The book begins with an overview of depression and a description of the standard pharmaceutical and psychotherapeutic approaches that are most commonly used in its management. It then continues with a chapter exploring what should be considered when initial therapy is not working; how the diagnosis and potential presence of comorbidity should be thought about and addressed; and what second-, third-, and fourth-line pharmacotherapy options tend to look like. This includes a discussion about treatment doses, augmentation, and other strategies.


The book then addresses a range of lesser-known but increasingly important and prominent therapies. Chapters address the use of electroconvulsive therapy (ECT), repetitive transcranial magnetic stimulation (rTMS), transcranial direct current stimulation, bright light therapy, deep brain stimulation, ketamine, and the emerging field of psychedelic-assisted psychotherapy.


Across these chapters, brief clinical vignettes are used to highlight important aspects of the treatments or areas of research being discussed. These are taken directly from my clinical experience over the years, managing patients with these modalities in clinical practice and in research trials.


The history and context of the therapeutic area under discussion are addressed in each chapter, along with some of the controversies and challenges that have emerged over time. There is an intent that some of these chapters will open the eyes of patients to the availability, efficacy, and tolerability of novel treatments such as rTMS, which are underused in certain areas of clinical practice.


The book ends with a series of practical suggestions for patients beginning, or who have already embarked on, the journey of treatment for depression. It includes what these patients should expect when being assessed, what to anticipate when commencing treatment, and the sorts of important questions to explore with their treating clinicians.

The book aims to help them become actively engaged in their treatment, to understand what is being proposed, and to understand this, as well as the alternatives, in a way that allows them to make meaningfully considered decisions. As such, I am hoping to make our patients more genuine participants and drivers of their care—to be able to work with their treating clinicians in an informed and up-to-date manner.

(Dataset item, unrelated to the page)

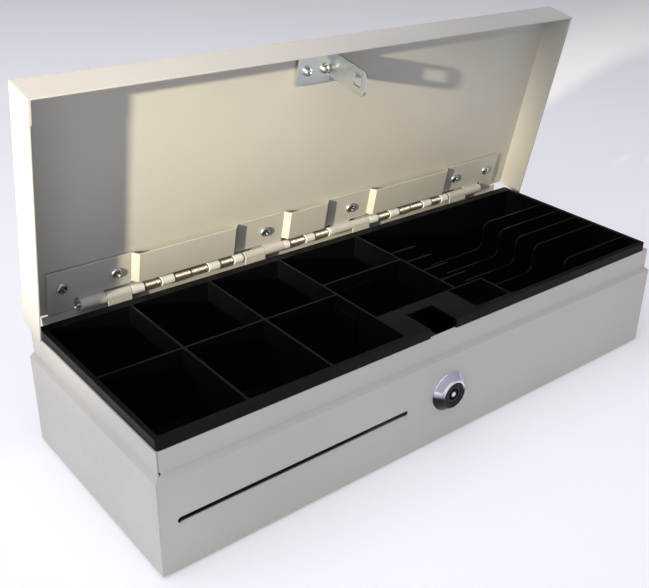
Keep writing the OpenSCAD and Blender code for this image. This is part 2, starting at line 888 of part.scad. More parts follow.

In particular, I hope the book encourages individuals with depression to “set the bar high” in regard to their treatment and recovery. Ultimately, the goal of treatment should be not just an improvement in symptoms but meaningful wellness. The pathway to this end may be a challenging one, but it is possible for many—if not most—individuals to get there. If these individuals are stuck in treatment (if, for example, they have been taking a medication for some time without optimal response), they should advocate for change and should have an expectation of fully engaged and proactive therapy.


I wrote this book because of the patients who have been coming to me for help for many years. Because of the patients who have been treated with 3 or 4 selective serotonin reuptake inhibitors (SSRIs) in a row, but nothing else. Because of those who were prescribed a single antidepressant that was not working for months, if not years, at a time. Because of those who spent many hours in psychotherapy, but probably only received some form of supportive counseling despite the fact that they continued to suffer the travails of their condition. Because of those who had been told that “rTMS is a sham” or that “all ECT will do is cause brain damage.”


There are many fantastic doctors and therapists out there helping patients with depression who provide excellent all-around care. However, there are also some who remain quite conservative and limited in their scope of practice, who predominantly practice psychopharmacology or psychotherapy, and who are not willing or able to recommend or discuss other treatment options.


All patients with depression deserve to understand all of their treatment options and to be able to weigh how these options may or may not be relevant to them. These patients also deserve some sense of hope for the future, and I hope Curing Stubborn Depression can provide some of both to them.